Goal
Your task is to copy the lines between the line containing "The OpenSCAD and" and the line containing "of parachute cord.", counting both of those lines, and to emit nothing more.

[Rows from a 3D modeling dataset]

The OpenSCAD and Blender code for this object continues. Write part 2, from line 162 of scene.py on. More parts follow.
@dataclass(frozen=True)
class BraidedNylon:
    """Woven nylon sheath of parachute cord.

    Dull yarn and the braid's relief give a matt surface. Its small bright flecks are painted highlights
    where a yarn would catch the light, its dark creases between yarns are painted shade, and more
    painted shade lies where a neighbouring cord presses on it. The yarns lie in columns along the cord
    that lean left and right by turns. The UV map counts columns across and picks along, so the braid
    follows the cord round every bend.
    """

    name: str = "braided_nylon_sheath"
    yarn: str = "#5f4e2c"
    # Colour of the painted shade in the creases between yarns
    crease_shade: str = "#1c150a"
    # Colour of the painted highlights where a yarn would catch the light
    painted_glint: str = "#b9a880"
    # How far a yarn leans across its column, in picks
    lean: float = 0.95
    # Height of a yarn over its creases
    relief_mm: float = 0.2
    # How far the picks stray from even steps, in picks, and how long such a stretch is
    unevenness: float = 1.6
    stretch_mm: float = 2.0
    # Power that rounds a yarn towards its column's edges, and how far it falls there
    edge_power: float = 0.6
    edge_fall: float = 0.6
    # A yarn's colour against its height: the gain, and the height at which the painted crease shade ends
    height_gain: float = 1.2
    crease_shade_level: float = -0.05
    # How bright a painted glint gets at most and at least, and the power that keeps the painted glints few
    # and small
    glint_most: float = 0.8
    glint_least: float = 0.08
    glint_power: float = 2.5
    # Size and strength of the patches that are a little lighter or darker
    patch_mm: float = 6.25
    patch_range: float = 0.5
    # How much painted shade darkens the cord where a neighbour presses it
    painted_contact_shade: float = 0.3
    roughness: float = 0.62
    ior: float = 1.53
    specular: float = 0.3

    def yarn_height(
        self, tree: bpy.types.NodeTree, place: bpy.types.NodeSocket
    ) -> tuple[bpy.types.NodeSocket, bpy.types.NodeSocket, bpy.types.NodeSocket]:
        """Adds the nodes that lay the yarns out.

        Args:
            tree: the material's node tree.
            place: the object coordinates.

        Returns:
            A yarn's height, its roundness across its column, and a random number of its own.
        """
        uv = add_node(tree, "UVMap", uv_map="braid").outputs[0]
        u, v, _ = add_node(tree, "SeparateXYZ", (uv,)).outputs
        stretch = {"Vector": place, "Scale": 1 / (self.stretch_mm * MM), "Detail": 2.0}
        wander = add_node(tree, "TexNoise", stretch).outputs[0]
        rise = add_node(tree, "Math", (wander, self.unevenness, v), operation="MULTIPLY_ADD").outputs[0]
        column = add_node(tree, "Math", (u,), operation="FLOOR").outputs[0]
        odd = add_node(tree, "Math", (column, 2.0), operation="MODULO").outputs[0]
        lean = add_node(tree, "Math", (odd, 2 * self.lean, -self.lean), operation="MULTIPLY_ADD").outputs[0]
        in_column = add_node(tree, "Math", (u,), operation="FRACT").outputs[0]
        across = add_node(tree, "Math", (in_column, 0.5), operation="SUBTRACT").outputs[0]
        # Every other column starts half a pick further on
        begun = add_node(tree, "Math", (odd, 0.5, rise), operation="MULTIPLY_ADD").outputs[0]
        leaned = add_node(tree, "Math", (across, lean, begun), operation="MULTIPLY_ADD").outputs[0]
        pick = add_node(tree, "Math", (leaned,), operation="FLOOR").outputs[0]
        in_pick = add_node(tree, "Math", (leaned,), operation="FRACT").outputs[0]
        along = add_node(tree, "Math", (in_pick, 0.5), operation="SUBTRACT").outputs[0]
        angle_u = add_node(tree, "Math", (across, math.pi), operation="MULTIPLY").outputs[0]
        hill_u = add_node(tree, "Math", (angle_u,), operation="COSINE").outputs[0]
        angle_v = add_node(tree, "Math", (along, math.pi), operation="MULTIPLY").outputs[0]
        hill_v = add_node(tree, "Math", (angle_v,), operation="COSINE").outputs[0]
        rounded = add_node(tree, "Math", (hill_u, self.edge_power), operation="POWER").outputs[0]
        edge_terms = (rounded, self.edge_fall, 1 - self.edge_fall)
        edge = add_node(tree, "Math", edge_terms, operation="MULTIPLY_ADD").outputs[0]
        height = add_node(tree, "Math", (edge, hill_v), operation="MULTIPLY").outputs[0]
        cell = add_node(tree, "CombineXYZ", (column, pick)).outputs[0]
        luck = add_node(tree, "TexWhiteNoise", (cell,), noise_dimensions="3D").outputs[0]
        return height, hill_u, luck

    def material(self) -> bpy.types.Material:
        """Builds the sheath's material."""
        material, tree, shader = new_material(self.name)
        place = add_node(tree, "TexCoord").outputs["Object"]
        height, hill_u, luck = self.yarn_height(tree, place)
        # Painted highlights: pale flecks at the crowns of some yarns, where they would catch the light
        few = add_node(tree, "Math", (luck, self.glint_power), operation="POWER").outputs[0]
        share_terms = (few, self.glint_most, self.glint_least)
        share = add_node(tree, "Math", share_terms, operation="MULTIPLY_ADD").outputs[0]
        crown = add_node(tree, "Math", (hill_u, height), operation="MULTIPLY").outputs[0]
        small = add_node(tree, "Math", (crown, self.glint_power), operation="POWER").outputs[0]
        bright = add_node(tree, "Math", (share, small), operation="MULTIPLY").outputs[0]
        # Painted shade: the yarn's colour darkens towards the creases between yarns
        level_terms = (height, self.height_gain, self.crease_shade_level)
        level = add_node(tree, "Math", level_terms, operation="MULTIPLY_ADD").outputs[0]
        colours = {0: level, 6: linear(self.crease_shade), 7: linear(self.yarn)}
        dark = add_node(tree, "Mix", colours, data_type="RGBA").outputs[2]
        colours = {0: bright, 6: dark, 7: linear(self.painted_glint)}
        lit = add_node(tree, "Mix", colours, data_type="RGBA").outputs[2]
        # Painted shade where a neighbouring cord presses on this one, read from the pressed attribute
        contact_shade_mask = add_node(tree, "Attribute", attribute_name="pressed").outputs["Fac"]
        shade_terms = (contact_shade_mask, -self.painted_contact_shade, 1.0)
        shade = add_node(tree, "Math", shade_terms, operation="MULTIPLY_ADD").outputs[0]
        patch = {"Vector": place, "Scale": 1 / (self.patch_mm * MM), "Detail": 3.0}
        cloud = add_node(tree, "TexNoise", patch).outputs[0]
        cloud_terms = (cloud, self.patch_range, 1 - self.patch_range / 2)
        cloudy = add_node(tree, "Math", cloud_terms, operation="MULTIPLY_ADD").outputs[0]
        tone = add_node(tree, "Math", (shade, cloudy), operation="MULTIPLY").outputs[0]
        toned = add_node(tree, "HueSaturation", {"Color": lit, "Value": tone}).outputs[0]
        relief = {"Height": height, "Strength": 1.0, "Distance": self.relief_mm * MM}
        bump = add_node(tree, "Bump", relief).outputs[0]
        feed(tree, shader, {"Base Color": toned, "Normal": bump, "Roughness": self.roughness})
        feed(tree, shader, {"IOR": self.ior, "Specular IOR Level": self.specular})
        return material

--

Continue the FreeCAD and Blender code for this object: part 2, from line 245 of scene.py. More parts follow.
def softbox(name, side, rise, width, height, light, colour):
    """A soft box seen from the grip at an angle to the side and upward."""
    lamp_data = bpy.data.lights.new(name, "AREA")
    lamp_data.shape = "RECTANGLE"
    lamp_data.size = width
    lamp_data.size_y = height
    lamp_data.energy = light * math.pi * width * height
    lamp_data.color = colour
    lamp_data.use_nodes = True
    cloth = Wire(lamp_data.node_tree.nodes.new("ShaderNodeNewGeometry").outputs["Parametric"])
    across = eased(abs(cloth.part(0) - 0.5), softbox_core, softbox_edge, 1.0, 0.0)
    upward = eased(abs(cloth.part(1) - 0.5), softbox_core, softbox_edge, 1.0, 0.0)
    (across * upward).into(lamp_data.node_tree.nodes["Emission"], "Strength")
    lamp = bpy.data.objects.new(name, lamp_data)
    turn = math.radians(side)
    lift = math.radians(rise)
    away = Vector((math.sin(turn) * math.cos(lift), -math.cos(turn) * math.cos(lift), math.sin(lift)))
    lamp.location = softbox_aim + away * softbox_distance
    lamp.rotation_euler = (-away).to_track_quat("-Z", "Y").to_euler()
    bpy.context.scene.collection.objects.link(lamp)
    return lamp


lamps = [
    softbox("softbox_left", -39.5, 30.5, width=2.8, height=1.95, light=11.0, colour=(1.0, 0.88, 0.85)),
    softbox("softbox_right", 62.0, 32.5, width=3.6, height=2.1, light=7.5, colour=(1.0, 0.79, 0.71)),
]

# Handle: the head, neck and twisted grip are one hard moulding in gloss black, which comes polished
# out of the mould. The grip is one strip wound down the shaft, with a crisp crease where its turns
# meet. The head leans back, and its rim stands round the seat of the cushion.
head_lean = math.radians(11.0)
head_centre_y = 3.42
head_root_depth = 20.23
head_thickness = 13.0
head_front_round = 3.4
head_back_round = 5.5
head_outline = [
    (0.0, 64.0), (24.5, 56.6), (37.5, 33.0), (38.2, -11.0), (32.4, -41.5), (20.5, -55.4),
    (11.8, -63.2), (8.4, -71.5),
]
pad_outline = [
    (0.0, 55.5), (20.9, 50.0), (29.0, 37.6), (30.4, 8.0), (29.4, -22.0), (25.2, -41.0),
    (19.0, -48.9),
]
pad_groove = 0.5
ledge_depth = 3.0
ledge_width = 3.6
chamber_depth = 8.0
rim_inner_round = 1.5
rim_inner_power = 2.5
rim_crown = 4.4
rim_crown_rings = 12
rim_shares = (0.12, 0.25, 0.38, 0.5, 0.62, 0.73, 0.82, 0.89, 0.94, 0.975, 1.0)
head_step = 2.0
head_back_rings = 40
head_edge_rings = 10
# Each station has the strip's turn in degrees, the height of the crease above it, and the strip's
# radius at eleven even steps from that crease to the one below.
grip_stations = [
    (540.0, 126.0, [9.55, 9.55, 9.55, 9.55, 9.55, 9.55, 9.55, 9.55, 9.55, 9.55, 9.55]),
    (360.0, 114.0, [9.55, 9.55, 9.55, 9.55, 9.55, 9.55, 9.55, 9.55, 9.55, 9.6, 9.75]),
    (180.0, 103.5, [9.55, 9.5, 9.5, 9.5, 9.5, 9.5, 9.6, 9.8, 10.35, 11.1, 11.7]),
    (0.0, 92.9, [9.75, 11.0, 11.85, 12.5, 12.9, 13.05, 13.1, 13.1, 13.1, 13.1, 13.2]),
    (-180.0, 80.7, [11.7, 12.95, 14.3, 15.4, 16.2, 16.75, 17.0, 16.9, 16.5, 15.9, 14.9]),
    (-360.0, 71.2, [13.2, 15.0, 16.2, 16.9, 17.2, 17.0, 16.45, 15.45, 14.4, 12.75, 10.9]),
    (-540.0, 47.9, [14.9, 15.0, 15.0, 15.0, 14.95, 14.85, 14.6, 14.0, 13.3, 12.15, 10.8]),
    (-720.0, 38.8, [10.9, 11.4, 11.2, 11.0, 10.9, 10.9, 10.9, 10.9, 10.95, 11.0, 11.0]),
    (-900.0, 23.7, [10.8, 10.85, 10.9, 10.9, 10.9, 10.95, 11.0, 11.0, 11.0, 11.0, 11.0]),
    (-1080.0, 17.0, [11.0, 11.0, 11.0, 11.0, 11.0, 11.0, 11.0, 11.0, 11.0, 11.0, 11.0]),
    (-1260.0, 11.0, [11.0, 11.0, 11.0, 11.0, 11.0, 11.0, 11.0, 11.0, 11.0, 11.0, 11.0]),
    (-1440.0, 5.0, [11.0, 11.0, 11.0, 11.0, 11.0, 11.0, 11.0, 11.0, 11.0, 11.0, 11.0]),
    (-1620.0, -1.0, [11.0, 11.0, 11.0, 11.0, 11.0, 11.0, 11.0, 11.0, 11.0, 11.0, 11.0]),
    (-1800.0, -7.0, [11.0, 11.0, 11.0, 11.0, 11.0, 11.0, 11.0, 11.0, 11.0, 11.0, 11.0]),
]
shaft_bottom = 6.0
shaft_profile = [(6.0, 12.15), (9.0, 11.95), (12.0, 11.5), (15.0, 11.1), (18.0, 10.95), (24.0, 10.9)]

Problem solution
The OpenSCAD and Blender code for this object continues. Write part 2, from line 162 of scene.py on. More parts follow.
@dataclass(frozen=True)
class BraidedNylon:
    """Woven nylon sheath of parachute cord.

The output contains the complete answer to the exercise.